Under Article 15 MiCA, holders of the crypto-asset can hold the author(s) (as well as the members of their administrative, management or supervisory bodies) liable for any loss incurred due to an infringement of the information requirement. Any contractual exclusion or limitation of civil liability is void. However, the holder is required to present evidence of the infringement and show that reliance on the infringing information had an impact on the holder's decision to purchase, sell or exchange the crypto-asset. 

Article 15 (5) provides a carve out for liability related to information provided in the summary of a crypto-asset white paper. Authors shall not be liable for the information provided in the summary unless:

  • the summary is misleading, inaccurate or inconsistent when read together with other parts of the crypto-asset white paper; or
  • the summary does not provide key information in order to aid prospective holders of the crypto-asset when considering whether to purchase the crypto-asset.
Liability in Connection with Asset-Referenced Tokens and E-Money Tokens

Because issuers of asset-referenced tokens and e-money tokens must comply with specific rules adapted to each category, Articles 26 and 52 MiCA contains liability provisions for information given crypto-asset white papers for asset-referenced tokens and e-money tokens, respectively. The content and form requirements of a white paper for the issuance of asset-referenced tokens are set out in Article 19 MiCA. The requirements for the information given in a white paper for the issuance of e-money tokens are set out in Art 51 MiCA. 

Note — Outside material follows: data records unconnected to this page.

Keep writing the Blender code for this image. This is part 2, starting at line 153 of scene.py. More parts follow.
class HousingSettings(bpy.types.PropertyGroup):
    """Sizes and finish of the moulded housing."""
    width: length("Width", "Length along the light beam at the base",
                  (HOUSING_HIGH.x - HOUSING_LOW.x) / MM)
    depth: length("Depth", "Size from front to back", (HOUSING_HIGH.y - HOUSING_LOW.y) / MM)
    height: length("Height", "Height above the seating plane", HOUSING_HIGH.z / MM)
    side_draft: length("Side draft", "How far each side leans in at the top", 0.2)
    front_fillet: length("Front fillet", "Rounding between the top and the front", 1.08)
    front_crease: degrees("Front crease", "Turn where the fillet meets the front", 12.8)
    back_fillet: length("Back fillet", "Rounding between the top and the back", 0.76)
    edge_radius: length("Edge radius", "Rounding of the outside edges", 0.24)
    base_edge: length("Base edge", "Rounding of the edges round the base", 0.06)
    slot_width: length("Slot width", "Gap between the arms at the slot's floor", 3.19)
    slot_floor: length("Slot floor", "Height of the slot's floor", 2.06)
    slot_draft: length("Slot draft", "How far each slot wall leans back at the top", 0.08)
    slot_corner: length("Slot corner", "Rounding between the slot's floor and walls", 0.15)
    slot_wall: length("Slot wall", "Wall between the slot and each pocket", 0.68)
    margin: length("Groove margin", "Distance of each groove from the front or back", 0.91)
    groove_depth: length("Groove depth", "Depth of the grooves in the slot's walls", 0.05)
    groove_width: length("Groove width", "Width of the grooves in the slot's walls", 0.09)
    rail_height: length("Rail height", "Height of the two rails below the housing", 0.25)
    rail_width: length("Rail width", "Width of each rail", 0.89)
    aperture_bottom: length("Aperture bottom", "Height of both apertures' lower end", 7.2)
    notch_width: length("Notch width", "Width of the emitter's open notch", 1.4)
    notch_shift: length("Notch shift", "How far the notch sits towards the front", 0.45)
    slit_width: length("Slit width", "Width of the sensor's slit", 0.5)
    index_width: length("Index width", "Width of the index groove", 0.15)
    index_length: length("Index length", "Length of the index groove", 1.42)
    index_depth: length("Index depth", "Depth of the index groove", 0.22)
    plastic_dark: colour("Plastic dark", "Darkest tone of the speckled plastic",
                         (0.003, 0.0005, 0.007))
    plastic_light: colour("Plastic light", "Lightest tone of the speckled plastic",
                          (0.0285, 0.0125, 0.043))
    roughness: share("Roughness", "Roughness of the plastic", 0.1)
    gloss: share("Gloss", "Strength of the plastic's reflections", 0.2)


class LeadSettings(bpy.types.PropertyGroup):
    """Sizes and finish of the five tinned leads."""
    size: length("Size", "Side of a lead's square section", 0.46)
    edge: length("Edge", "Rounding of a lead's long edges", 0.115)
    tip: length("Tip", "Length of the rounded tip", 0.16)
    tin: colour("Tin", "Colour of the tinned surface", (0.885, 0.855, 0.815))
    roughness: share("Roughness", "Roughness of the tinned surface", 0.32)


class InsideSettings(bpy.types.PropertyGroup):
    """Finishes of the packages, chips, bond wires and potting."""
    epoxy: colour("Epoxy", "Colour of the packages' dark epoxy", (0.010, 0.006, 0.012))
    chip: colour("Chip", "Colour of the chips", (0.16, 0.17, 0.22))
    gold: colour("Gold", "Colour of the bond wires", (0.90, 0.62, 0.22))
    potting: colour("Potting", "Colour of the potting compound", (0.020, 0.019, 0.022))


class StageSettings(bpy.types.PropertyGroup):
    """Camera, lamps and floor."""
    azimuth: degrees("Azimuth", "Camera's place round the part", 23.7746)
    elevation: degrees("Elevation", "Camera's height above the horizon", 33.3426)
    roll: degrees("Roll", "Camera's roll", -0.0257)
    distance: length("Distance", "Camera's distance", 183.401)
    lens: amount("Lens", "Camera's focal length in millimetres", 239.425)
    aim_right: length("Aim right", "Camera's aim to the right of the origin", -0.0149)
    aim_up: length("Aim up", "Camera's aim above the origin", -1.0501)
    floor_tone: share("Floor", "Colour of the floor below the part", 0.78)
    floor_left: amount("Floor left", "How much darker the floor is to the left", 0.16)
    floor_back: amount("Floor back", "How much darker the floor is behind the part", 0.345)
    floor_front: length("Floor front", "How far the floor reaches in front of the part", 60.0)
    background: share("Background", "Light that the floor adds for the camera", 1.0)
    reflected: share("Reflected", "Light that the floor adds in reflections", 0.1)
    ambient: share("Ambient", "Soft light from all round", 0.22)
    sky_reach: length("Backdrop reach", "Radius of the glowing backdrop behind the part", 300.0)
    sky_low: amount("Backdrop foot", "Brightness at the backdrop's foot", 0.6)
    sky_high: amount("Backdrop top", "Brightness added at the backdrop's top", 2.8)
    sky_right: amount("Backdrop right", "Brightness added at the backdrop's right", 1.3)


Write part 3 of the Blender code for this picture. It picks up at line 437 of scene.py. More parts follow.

Issuers, as well as the members of its administrative, management or supervisory bodies, are liable to a holder of asset-referenced-tokens or e-money tokens for damages if they infringe these specific rules by providing information in the respective crypto-asset white paper (or modified white paper) that is not complete, fair or clear, or that is misleading. However, they are not liable for the information given in the white paper summary with the same exceptions as in Art 15 MiCA (see above). Similarly, exclusions of civil liability have no legal effect. 

However, holders of asset-referenced tokens or e-money tokens may only claim damages from the issuer (or its respective bodies) if they provide evidence that the issuer infringed Art 19 or 51 MiCA by providing in the white paper information that is not complete, fair or clear, or that is misleading. In addition, the holder has to prove that such infringing information had an impact on its decision to purchase, sell or exchange the asset-referenced token or e-money token.

Conclusion

MiCA brings new regulations for companies in the crypto-asset space, particularly about the publication of white papers. Issuers are liable if they provide incomplete, unfair or unclear, or misleading information in a crypto-asset white paper. However, a holder has the burden to prove that they relied on such information and that it had an impact on their decision to purchase, sell or exchange the crypto-asset. To mitigate liability risk, issuers should know what a crypto-asset white paper must contain and take the following measures:

  • Provide clear and accurate information: issuers should ensure that they have all relevant information about the proposed crypto-asset project.
  • Do not make misleading statements: The crypto-asset white paper must not contain misleading or false statements. All information should be accurate, transparent, and not misleading for potential investors.
  • Update the white paper: Offerors and issuers have to modify their published white paper whenever there is a significant new factor, material mistake or material inaccuracy that is capable of affecting the assessment of the crypto-asset. If they do not modify the information given in a crypto-asset white paper, it is incomplete and can lead to liability claims. Therefore, it is important to be aware of relevant changes in the crypto-asset project and regularly update the crypto-asset white paper.
  • Hire an external expert: To ensure that the crypto-asset white paper complies with legal requirements and does not pose any liability risks, it is useful to have it prepared by external experts. They can identify possible deficiencies or violations and make recommendations for improvement.